Given request | Return, exactly as written, every line from the first line of the data below through the line that contains "bowl_depth = 13.7".
──────── Collected data
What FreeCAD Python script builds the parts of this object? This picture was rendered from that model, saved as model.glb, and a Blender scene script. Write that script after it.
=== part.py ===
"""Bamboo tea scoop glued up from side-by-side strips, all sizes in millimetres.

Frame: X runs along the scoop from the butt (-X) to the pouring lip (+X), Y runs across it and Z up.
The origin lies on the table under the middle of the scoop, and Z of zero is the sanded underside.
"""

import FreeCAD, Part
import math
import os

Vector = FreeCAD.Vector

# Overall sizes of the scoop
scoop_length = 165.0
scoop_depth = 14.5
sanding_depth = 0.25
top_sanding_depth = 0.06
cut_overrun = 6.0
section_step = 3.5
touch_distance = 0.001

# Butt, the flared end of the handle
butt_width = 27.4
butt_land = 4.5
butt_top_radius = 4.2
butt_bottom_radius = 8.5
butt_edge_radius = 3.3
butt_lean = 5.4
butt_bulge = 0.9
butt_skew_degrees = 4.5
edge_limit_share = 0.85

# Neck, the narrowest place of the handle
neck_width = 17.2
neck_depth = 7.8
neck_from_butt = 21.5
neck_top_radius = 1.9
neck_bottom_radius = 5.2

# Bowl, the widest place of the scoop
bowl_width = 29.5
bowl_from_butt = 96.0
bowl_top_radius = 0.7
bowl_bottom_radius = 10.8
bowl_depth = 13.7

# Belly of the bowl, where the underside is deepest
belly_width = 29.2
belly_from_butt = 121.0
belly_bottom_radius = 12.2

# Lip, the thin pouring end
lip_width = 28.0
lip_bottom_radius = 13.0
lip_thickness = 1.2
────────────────
Result below |
What FreeCAD Python script builds the parts of this object? This picture was rendered from that model, saved as model.glb, and a Blender scene script. Write that script after it.
=== part.py ===
"""Bamboo tea scoop glued up from side-by-side strips, all sizes in millimetres.

Frame: X runs along the scoop from the butt (-X) to the pouring lip (+X), Y runs across it and Z up.
The origin lies on the table under the middle of the scoop, and Z of zero is the sanded underside.
"""

import FreeCAD, Part
import math
import os

Vector = FreeCAD.Vector

# Overall sizes of the scoop
scoop_length = 165.0
scoop_depth = 14.5
sanding_depth = 0.25
top_sanding_depth = 0.06
cut_overrun = 6.0
section_step = 3.5
touch_distance = 0.001

# Butt, the flared end of the handle
butt_width = 27.4
butt_land = 4.5
butt_top_radius = 4.2
butt_bottom_radius = 8.5
butt_edge_radius = 3.3
butt_lean = 5.4
butt_bulge = 0.9
butt_skew_degrees = 4.5
edge_limit_share = 0.85

# Neck, the narrowest place of the handle
neck_width = 17.2
neck_depth = 7.8
neck_from_butt = 21.5
neck_top_radius = 1.9
neck_bottom_radius = 5.2

# Bowl, the widest place of the scoop
bowl_width = 29.5
bowl_from_butt = 96.0
bowl_top_radius = 0.7
bowl_bottom_radius = 10.8
bowl_depth = 13.7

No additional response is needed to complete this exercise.